The workers demonstrated behind a banner demanding their reinstatement and the dropping of legal charges against a number of leading union activists.

Laid-off Chinese workers protest

About 100 laid-off textile workers protested this week outside government offices in Hotan in China’s far western Xinjiang region. No arrests were made and the workers dispersed without incident at the end of the day.

The workers were from a state-owned spinning mill that has recently sacked over 200 of its 1,300 workforce. The sacked staff feared they would not receive any severance pay. Protests by laid-off workers have become commonplace across China, as thousands of state-owned enterprises are closed down or privatised.

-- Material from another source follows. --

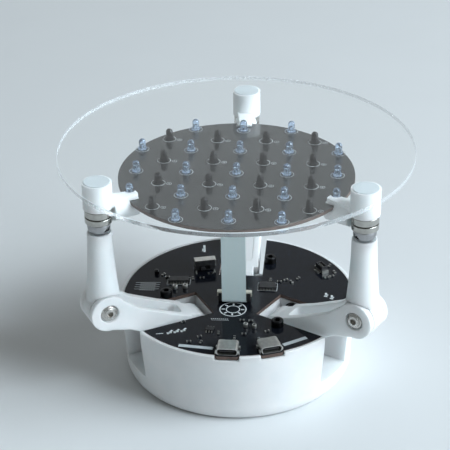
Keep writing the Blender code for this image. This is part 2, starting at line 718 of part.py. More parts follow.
def build():
    """Make every part."""
    base_shell()
    main_board()
    for side, angle in USB_ANGLES.items():
        usb_port(side, angle)
    for side, angle in ARMS.items():
        board_screw(side, angle)
        servo(side, angle)
        servo_screws(side, angle)
        servo_horn(side, angle)
        pivot_pin(side, angle)
        lower_link(side, angle)
        elbow_screws(side, angle)
        upper_link(side, angle)
        ball(side, angle)
        ball_magnets(side, angle)
        bracket(side, angle)
    power_switch()
    chips_and_headers()
    low = BASE_TOP + STAND_OFF
    ribbon_socket("ribbon_socket_lower", low, low + SOCKET_H, LOWER_ENTRY)
    high = SENSOR_TOP - BOARD_T - GAP
    ribbon_socket("ribbon_socket_upper", high - SOCKET_H, high, UPPER_ENTRY)
    ribbon_cable()
    sensor_board()
    clear_disc()


build()
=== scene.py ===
"""Looks of the ball-balancing table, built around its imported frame.

Sizes are in millimetres until a piece is made. An arm's own frame has +X out along the arm,
+Y along the tangent and +Z up.
"""

import json
from math import atan2, cos, hypot, pi, radians, sin, tan

import bmesh
import bpy
from mathutils import Matrix, Vector


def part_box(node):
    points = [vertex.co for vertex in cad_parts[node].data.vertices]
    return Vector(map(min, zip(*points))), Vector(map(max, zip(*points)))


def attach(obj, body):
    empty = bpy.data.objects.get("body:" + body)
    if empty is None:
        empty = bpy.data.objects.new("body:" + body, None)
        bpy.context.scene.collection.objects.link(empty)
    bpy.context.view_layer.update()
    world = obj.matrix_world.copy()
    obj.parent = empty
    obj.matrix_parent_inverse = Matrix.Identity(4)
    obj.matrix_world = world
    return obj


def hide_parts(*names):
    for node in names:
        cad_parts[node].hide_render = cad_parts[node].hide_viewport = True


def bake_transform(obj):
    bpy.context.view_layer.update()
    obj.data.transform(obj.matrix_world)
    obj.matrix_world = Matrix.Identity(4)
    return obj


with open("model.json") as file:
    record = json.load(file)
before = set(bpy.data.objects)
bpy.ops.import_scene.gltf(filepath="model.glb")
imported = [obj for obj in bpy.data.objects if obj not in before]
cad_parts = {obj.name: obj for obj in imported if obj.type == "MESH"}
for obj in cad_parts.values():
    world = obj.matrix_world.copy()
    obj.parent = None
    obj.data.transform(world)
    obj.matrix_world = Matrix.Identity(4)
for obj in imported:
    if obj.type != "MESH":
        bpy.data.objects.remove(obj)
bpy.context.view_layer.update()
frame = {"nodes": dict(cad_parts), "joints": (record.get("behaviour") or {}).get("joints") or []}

MM = 0.001
ARMS = {"rear": 90.0, "left": 210.0, "right": 330.0}
FINE, MEDIUM, SMALL = 192, 64, 32       # sides of round pieces, by their size


def low(node):
    """Lowest corner of a CAD node, in millimetres."""
    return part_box(node)[0] / MM


def high(node):
    """Highest corner of a CAD node, in millimetres."""
    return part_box(node)[1] / MM


def middle(node):
    """Middle of a CAD node's box, in millimetres."""
    return (low(node) + high(node)) / 2


def joint_place(name):
    """Place of a joint, in millimetres."""
    row = next(j for j in frame["joints"] if j["name"] == name)
    return Vector(row["pos_m"]) / MM


# Sizes that the CAD source holds too
GAP = 0.3
BOARD_T = 1.6
FOOT_R = 46.0
WALL_R = 49.9
FOOT_Z = 6.0
POCKET_R = 47.0
FLOOR_T = 3.0
SLOT_HALF = 9.75
SLOT_R = 16.0
SLOT_FLOOR = 10.0
CHANNEL_WALL = 1.2
HUB_R = 7.2
HUB_HALF = 5.2
ELBOW_R = 8.1
CHEEK_IN = 4.2
BARREL_HALF = 3.9
PIN_R = 1.5
SCREW_R = 1.9
CUP_RIM_R = 4.8
CUP_DEPTH = 3.2
CAP_LOW = 91.0
LED_PITCH = 21.3
LED_R = 1.5
LED_FLANGE_R = 1.9
LED_HEIGHT = 5.0
EMITTERS = 5                    # places on one side of their lattice
RECEIVERS = 4
BOARD_SCREW = (28.8, -12.6)
USB_ANGLES = {"left": 269.0, "right": 290.5}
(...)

Philippines hospital strike wins bonus

Strike action on December 17 by 400 workers at the Western Visayas Regional Hospital in the Philippines has forced management to pay bonus entitlements owed to nurses and general hospital staff. The bonus is 12 percent of the basic salary. Each employee will receive either 6,500 pesos or 7,500 pesos. Management initially claimed the hospital did not have sufficient funds to pay the entitlements. It has now transferred the money from maintenance and other operating expenses.

Australia and the Pacific

Australian power union agrees to cut jobs

The long-running dispute by 65 maintenance workers at Yallourn Energy in Victoria’s Latrobe Valley ended on December 25 after union officials agreed to the elimination of over half the jobs.

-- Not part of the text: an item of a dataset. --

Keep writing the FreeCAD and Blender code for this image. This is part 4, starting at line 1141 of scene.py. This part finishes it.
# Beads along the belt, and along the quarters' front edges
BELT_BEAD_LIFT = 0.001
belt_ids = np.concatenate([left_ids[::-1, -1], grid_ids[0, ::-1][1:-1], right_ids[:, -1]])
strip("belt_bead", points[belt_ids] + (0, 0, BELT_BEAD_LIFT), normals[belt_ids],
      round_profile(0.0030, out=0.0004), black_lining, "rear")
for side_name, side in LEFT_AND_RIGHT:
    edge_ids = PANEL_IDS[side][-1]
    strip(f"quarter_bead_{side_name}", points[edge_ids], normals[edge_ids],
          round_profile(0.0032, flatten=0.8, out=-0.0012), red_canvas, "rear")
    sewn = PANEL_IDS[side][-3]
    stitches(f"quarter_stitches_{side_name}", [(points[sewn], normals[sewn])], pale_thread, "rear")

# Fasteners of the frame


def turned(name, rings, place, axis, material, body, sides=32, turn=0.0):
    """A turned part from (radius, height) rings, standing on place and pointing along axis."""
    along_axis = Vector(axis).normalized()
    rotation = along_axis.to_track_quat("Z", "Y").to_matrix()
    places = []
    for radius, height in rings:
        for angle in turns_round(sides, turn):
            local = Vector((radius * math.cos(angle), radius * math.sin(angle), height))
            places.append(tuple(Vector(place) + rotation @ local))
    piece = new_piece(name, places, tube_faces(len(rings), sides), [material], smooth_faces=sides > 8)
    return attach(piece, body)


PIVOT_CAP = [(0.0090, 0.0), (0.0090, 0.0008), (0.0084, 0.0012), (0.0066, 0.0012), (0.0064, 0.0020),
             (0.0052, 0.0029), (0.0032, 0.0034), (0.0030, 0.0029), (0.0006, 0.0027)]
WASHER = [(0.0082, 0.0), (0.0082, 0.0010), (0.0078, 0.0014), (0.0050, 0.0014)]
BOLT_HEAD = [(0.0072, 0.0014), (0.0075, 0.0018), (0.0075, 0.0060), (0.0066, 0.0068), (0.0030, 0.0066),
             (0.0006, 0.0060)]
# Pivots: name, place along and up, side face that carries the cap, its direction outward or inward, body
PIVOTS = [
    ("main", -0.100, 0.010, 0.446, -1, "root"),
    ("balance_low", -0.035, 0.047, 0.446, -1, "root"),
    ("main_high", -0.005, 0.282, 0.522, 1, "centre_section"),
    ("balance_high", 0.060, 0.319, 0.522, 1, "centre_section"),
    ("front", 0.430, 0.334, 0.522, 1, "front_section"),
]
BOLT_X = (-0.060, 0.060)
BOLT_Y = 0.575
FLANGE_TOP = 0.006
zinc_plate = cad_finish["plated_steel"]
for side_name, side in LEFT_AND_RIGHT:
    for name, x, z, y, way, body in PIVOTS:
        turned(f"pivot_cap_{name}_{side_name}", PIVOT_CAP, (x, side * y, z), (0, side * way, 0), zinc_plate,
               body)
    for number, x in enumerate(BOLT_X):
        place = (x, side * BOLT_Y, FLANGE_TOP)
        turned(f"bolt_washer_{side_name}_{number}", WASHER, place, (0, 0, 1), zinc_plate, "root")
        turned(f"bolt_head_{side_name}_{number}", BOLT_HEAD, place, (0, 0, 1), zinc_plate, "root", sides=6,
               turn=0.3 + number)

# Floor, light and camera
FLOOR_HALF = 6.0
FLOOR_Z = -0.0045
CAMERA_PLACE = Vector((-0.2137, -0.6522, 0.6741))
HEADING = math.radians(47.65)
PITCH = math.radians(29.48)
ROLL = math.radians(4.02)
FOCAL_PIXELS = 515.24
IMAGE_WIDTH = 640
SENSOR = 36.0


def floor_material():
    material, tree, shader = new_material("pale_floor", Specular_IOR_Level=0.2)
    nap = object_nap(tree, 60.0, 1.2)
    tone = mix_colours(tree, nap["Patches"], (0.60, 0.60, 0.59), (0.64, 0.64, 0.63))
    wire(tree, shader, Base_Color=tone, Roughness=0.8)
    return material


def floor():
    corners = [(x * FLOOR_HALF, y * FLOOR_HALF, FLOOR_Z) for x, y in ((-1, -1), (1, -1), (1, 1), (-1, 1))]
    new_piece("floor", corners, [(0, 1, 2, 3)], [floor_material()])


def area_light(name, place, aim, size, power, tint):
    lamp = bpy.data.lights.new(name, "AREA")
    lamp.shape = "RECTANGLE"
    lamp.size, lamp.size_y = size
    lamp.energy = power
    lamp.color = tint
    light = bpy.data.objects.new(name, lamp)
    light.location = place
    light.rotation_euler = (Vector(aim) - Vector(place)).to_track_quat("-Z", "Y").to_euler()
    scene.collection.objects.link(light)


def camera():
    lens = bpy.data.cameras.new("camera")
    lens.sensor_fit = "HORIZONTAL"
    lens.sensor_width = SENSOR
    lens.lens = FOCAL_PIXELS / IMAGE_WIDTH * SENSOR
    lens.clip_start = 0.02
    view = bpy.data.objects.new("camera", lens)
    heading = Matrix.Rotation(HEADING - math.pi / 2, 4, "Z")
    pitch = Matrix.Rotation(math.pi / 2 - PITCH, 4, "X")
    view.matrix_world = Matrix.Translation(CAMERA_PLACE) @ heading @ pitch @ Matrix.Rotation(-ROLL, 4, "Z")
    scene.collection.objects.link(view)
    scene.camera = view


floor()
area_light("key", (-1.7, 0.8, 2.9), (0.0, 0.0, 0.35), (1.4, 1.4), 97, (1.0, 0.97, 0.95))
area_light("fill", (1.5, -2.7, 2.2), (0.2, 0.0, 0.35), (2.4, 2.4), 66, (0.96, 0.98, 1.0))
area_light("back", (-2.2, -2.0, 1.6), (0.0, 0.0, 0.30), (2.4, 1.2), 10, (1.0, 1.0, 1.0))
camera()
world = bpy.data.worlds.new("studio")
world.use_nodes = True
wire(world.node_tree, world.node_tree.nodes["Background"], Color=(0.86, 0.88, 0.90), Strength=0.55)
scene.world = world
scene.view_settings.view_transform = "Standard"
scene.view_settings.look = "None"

The workers began a series of rolling stoppages at the beginning of December in opposition to the company’s demands for a new agreement permitting forced redundancies and increased use of contract labour. The workers struck when management applied to the Industrial Relations Commission to end the bargaining period, making further strike action illegal.

Under the deal reached with unions, the company will call for voluntary redundancies and refer further job cuts to a review panel headed by former Industrial Relations Commissioner Bob Merriman. An enhanced severance pay package will encourage workers to quit voluntarily. It sanctions the use of contract labour, provided the hiring company reaches an agreement with the relevant union.

Electrical Trades Union state secretary Dean Mighell hailed the agreement, declaring: “The maintenance workers are going out with a fantastic redundancy package because they fought for it.” From the beginning, the trade unions have refused to campaign to defend jobs. In September, the unions representing 550 other Yallourn workers agreed to forced redundancies.

Bank workers strike over Christmas break

Bank workers at the ANZ bank’s output service base in Victoria walked off the job for 48 hours on December 25. The strike erupted after management compelled workers to work over the Christmas holiday period. The usual practice had been for bank staff to volunteer to work Christmas and Boxing Day.

Workers at ANZ, along with other major banks, are involved in an unresolved month-long dispute for improved wages and conditions. They are also opposing staff shortages. More than 45,000 workers from three of the country’s major banks went on strike earlier this month and hundreds staged demonstrations outside shareholder annual general meetings in Melbourne and Sydney.

Jupiter Casino workers vote for work agreement

Some 2,000 workers at Jupiter’s Casino, on the Queensland Gold Coast, voted in a secret ballot last weekend to accept an enterprise work agreement after a long-running dispute. Under the agreement, the workers will get a $54 pay rise spread over two and a half years. Workers took strike action early this year and were locked out twice by management for wearing “We want a wage rise” badges to work.

New Zealand radiation therapists plan more strikes

Ninety hospital radiation therapists in Auckland, Hamilton and Palmerston North voted this week to strike again next month as part of an ongoing pay campaign. The therapists will strike from January 14, the third work stoppage in just over two months. Waikato and Auckland union members voted to strike for five days, while those in Palmerston North will be out for two days.

The therapists are demanding a 25 percent rise to stem the flow of qualified workers to better-paid jobs overseas. Several health boards have agreed to the claim, but will not begin payment for two years.